Позже им все-таки удалось уговорить на это двух девочек. Их забрали из лагеря, а через некоторое время привезли показать нам, чтобы мы захотели, может быть, последовать их примеру,
Девочки были чисто и хорошо одеты, выглядели сытыми, здоровыми. Но одна из них, ее звали Тамара, потихоньку от немцев плакала и давала понять нам,
Тогда эсэсовцы отобрали около четырехсот девочек и больше, гораздо больше мальчиков. Ночью подогнали трамваи и увезли куда-то. В лагере ходили слухи, что на работу в Германию.
Помнится мне еще такой эпизод: близился рождественский вечер. И комендант-немец хотел, чтобы в этот вечер мы торжественно пели немецкие песни, которым учили нас в лагере. Но немецкие песни у нас получались плохо. Тогда комендант приказал, чтобы пели русские народные песни. Но песни, какие мы знали, были все больше про партизан, конечно, они не годились. Знали мы еще такую довоенную песню:
Шел со службы пограничник, На груди звезда горит…Мы спросили у воспитателя — русского, который в лагере заведовал всеми представлениями и еще кружком акробатов, можно ли эту спеть? Он подумал и говорит: «Да, наверное, можно. Только пойте, что не звезда, а крест горит. Тогда сойдет».
И вот настал рождественский вечер. И мы должны были петь перед комендантом и всем лагерным начальством. Дошли до этой строчки, а ребята как гаркнут: «На груди звезда горит…»
Комендант страшно рассвирепел. Уж какие там торжества! Нас оставили без еды, многих отправили в карцер…
Перед зданием была большая площадь, где обычно происходили разные построения и проверки. И наказания — перед строем.
Распорядок дня был в лагере жестоким. Ранний подъем. Затем аппель — в любое время года, в любую погоду. Затем утренняя раздача пищи. После завтрака нас гнали на работу. Мы — младшие, работали у бауеров, на огородах и полях.
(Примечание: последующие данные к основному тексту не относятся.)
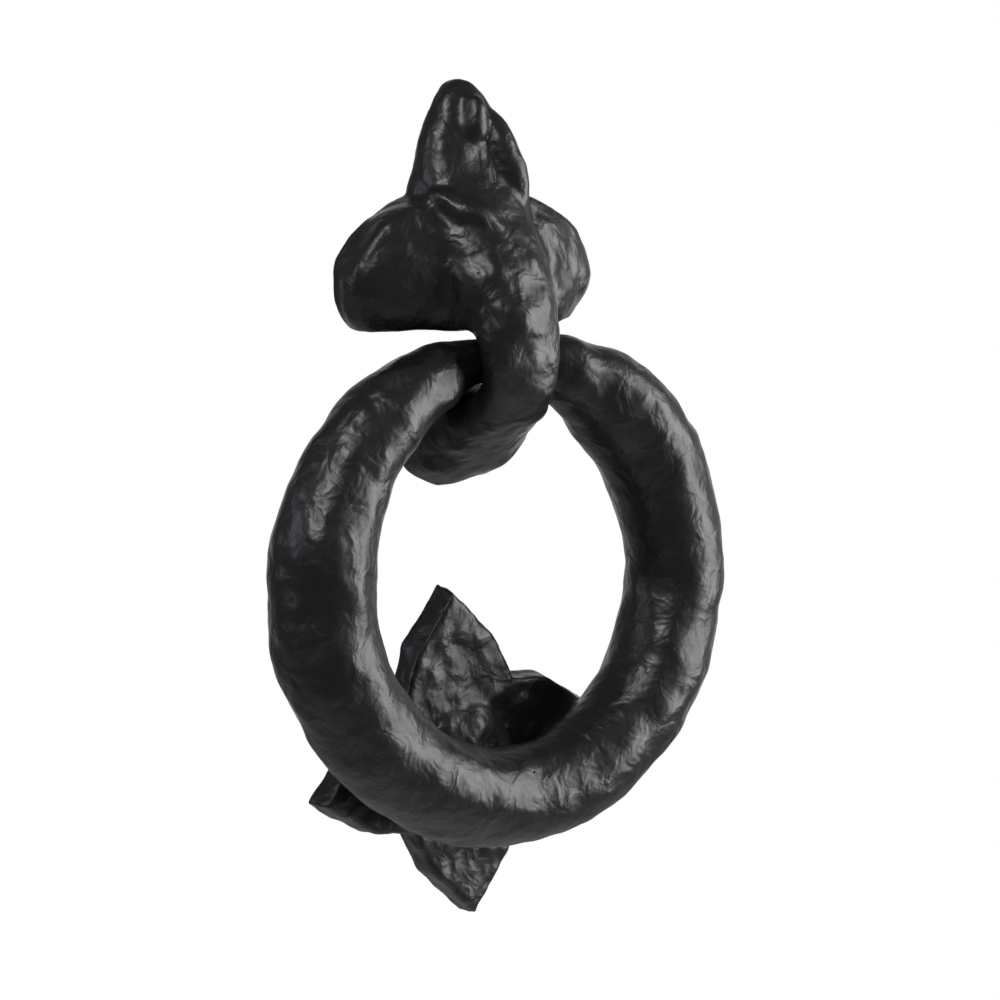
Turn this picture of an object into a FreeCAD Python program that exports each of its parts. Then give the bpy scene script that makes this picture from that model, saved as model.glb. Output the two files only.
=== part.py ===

Работа была с утра до позднего вечера.
Говорить по-русски нам запрещалось. Мы должны были говорить по-немецки, между собой тоже, иначе наказывали. Нас учили немецким стихам и песням. И учили по-немецки считать. Всякое упоминание о Родине каралось жестоко. А среди нас были старшие дети. Они все помнили. Знали про партизан, знали, что наша армия близко.
И был такой случай: старшие ребята раздобыли где-то тетрадку. И стали записывать туда советские песни, какую кто помнит. Потом эти песни разучивали и пели тайком, тихонько, чтоб никто из лагерного начальства не узнал.
А в лагере так было заведено, что, когда мы стояли на площади, на аппеле, в наших помещениях делали обыск. Рылись повсюду в вещах, под матрацами. И как ребята эту тетрадку ни прятали, однажды ее нашли во время обыска, в помещении старших ребят.
Этих ребят, в спальне у которых была найдена тетрадка, арестовали и посадили в подвал — карцер. Среди них был мой старший брат Николай. Затем, в течение двух недель, нас всех после вечернего аппеля оставляли на площади, выводили этих ребят из карцера и избивали перед строем на специальной скамье. Давали им от 10 до 25 ударов.